What needs to be done — Return the records exactly as they are.

* Start Data extract *

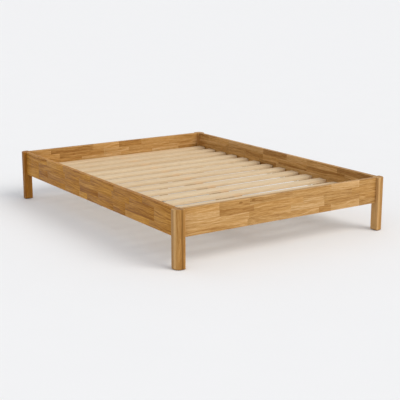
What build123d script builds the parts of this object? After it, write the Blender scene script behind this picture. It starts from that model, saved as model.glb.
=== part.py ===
from build123d import *

import os

# Solid oak bed frame for one 1400 x 1900 mattress, knock-down construction, in millimetres.
# The origin is on the floor at the centre of the footprint. +X is to the right as seen from
# the foot end, +Y runs from foot to head, and +Z is up.

# Driving dimensions: what the frame holds and the timber that it is made of
mattress_width = 1400
mattress_length = 1900
mattress_side_gap = 3
mattress_end_gap = 13
bed_height = 330
leg_side = 57
leg_corner_radius = 35
leg_arris = 4
leg_top_arris = 3
leg_foot_chamfer = 2
rail_height = 157
rail_thickness = 25
rail_setback = 20
rail_arris = 2
glide_thickness = 3
glide_radius = 18
glide_nail_radius = 1.5
glide_nail_length = 15

# Slatted base and what carries it
slat_count = 14
slat_width = 70
slat_thickness = 18
slat_arris = 3
slat_end_gap = 3
slat_leg_gap = 8
deck_top = 232
ledger_width = 25
ledger_height = 30
ledger_arris = 2
ledger_leg_gap = 11
ledger_screw_count = 8
ledger_screw_margin = 80
strap_width = 30
strap_thickness = 1.2
strap_inset = 140
staple_crown = 10
staple_wire = 1
staple_leg = 9
beam_width = 60
beam_height = 38
beam_arris = 3
beam_end_gap = 1

# Steel hook-in fitting of each rail end: a slotted plate in the leg, a hooked plate in the rail
plate_width = 16
plate_height = 134
plate_thickness = 2.5
plate_screw_heights = (60, 1, -59)
hook_heights = (28, -32)
hook_thickness = 3
hook_reach = 6
hook_gap = 0.2
tab_low, tab_high = -6, 10
lip_low = -18
slot_width = 4
slot_high = 24
pocket_width = 6
pocket_low, pocket_high = -20, 26
pocket_depth = 8.5
leg_screw_length = 20
rail_screw_length = 40

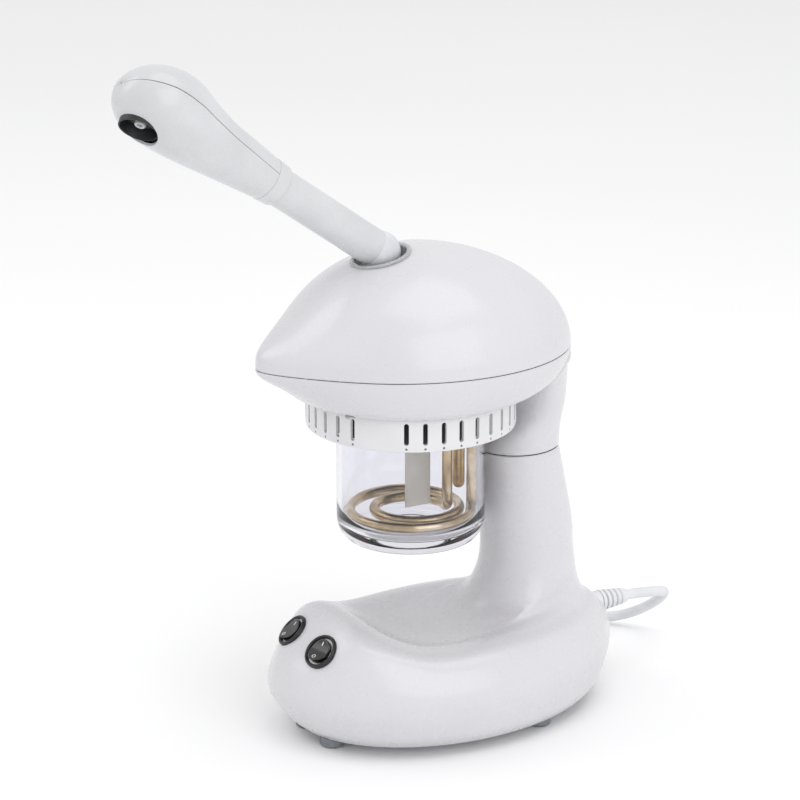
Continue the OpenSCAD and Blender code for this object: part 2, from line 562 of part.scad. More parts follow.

* End Data extract *

Exercise result —
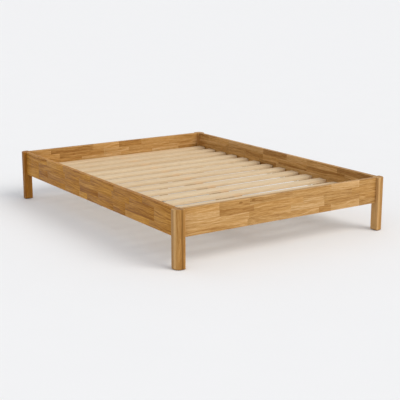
What build123d script builds the parts of this object? After it, write the Blender scene script behind this picture. It starts from that model, saved as model.glb.
=== part.py ===
from build123d import *

import os

# Solid oak bed frame for one 1400 x 1900 mattress, knock-down construction, in millimetres.
# The origin is on the floor at the centre of the footprint. +X is to the right as seen from
# the foot end, +Y runs from foot to head, and +Z is up.

# Driving dimensions: what the frame holds and the timber that it is made of
mattress_width = 1400
mattress_length = 1900
mattress_side_gap = 3
mattress_end_gap = 13
bed_height = 330
leg_side = 57
leg_corner_radius = 35
leg_arris = 4
leg_top_arris = 3
leg_foot_chamfer = 2
rail_height = 157
rail_thickness = 25
rail_setback = 20
rail_arris = 2
glide_thickness = 3
glide_radius = 18
glide_nail_radius = 1.5
glide_nail_length = 15

# Slatted base and what carries it
slat_count = 14
slat_width = 70
slat_thickness = 18
slat_arris = 3
slat_end_gap = 3
slat_leg_gap = 8
deck_top = 232
ledger_width = 25
ledger_height = 30
ledger_arris = 2
ledger_leg_gap = 11
ledger_screw_count = 8
ledger_screw_margin = 80
strap_width = 30
strap_thickness = 1.2
strap_inset = 140
staple_crown = 10
staple_wire = 1
staple_leg = 9
beam_width = 60
beam_height = 38
beam_arris = 3
beam_end_gap = 1

# Steel hook-in fitting of each rail end: a slotted plate in the leg, a hooked plate in the rail
plate_width = 16
plate_height = 134
plate_thickness = 2.5
plate_screw_heights = (60, 1, -59)
hook_heights = (28, -32)
hook_thickness = 3
hook_reach = 6
hook_gap = 0.2
tab_low, tab_high = -6, 10
lip_low = -18
slot_width = 4
slot_high = 24
pocket_width = 6
pocket_low, pocket_high = -20, 26
pocket_depth = 8.5
leg_screw_length = 20
rail_screw_length = 40

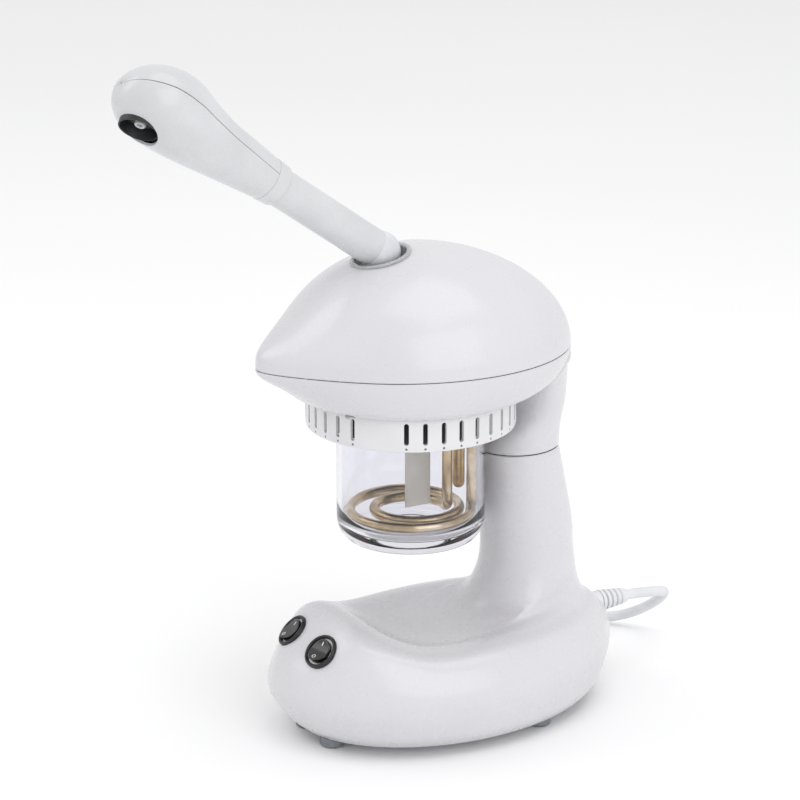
Continue the OpenSCAD and Blender code for this object: part 2, from line 562 of part.scad. More parts follow.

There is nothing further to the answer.